W latach 1998 r. zaginęła Dorota, jej ciało zostaje odnalezione w pobliskim stawie, świadek podczas przesłuchania twierdził że została wciągnięta do czerwonego samochodu, brak numerów rejestracyjnych, świadków, bo osoba którą policja przesłuchiwała był chłopcem o niepełnosprawności intelektualnej. Czy można było mu zawierzyć i ruszyć tym tropem? Sprawą nie tylko zajmuje się komisarz Kwiatkowski ale włączony do śledztwa został Borys Dyrda, doświadczony dziennikarz. Badając sprawę, odkrywa, że w przeszłości takich zaginięć nastolatek, dziewczynek jest wiele, każda sprawa zostaje umorzona, a czas zaginięcia zostaje odnotowany jako jesienno -zimowy. Im głębiej Borys się zanurza, tym dostrzega wiele podobieństwa, a prawy łączą się w jeden ciąg podobnych zdarzeń. Czy uda znaleźć mordercę? Jakie będzie wielkie zaskoczenie końca tej nieprzyjemnej historii. Czego dowiecie się na końcu i czy morał może nieść przesłanie lub przestrogę? Czy aby na pewno znamy swoje dzieci?

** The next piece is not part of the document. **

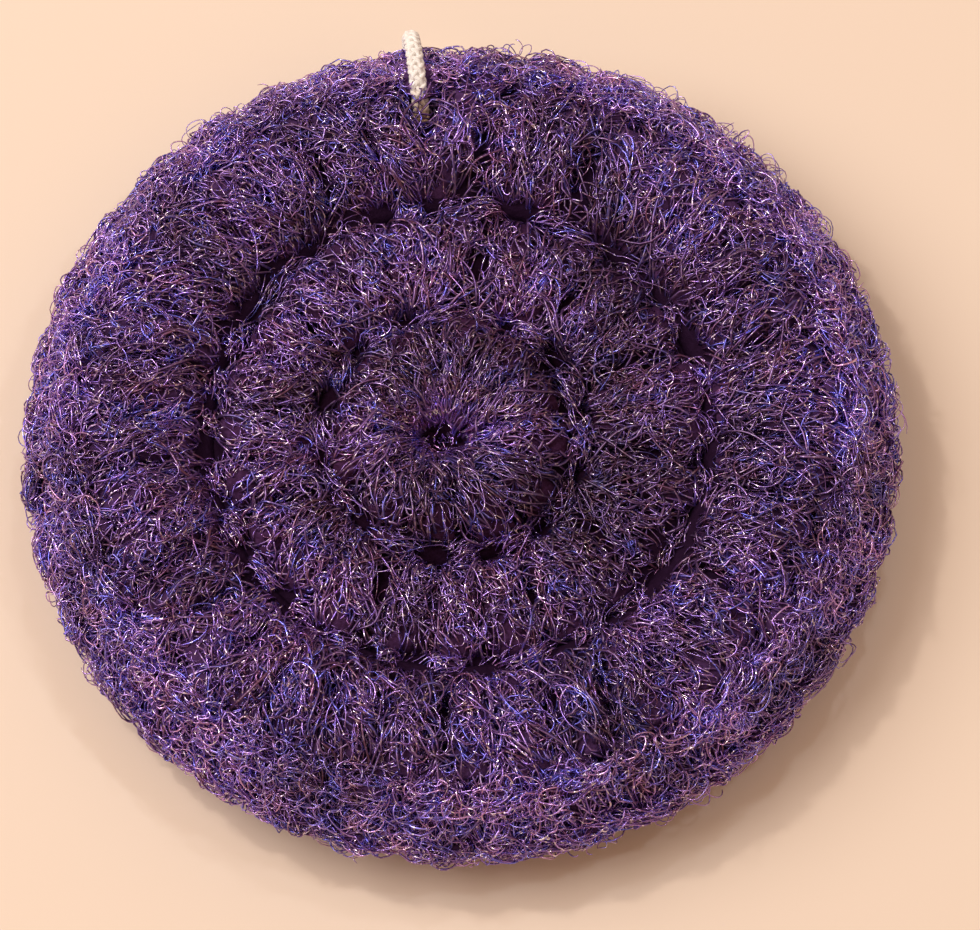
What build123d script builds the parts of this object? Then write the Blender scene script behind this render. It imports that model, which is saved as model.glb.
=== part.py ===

; Bieda oznacza, że wszystkie życiowe szanse umykają sprzed nosa. ;

Pomieszana fikcja literacka niesie prawdę jaka miała miejsce w późniejszych latach na Śląsku, ten pierwszy tom stał się dla autorki inspiracją do powstania fabuły i tematu jaki każdego zainteresuje. Czytałam książkę z wielkimi wypiekami ( bez przesady ), na wydechu, wciągnęła mnie akcja, głęboki obraz życia rodzin borykających się z uzależnieniem i nie tylko. Tutaj właściwym porównaniem stanowi trudny start dzieci tychże rodzin pozbawionych nadziei, powielających te same błędy co wcześniejsze pokolenie, bezrobocie, brud, smród, ubóstwo, stagnacja, beznadzieja, przemoc domowa która niemal wryła się w cegły familoków, która nikomu nie zaprzeczała, stała się elementem krajobrazu jak kominy kopalń. Temat trudny, zaginięcia dzieci, to ciężki kaliber, łapie za serce, pokazuje emocje matek, lub ich brak, wypaczenie ludzkich odruchów, w tym troski, empatii, tolerancji. Kłamstwa i zmowa milczenia, intryga, strach, wstyd, a przede wszystkim bezradność która wyklucza przed walką o lepsze jutro, przyszłość dla siebie i dzieci. A zaginione dzieci, kim były w wieku dwunastu lat, dziewczynki, jeszcze dzieci a już kobiety...skąd ta pewność, czy chęć wyrwania swojego życia z korzeniami musiała nieść tak wielką cenę? 

Mocna, głęboka, dosadna, z jajem, z szybką akcją, charakterystycznymi postaciami, trudna, mglista, smutna, z nadzieją, wykluczeniem, polecam na każdą porę roku, nie tylko na urlop.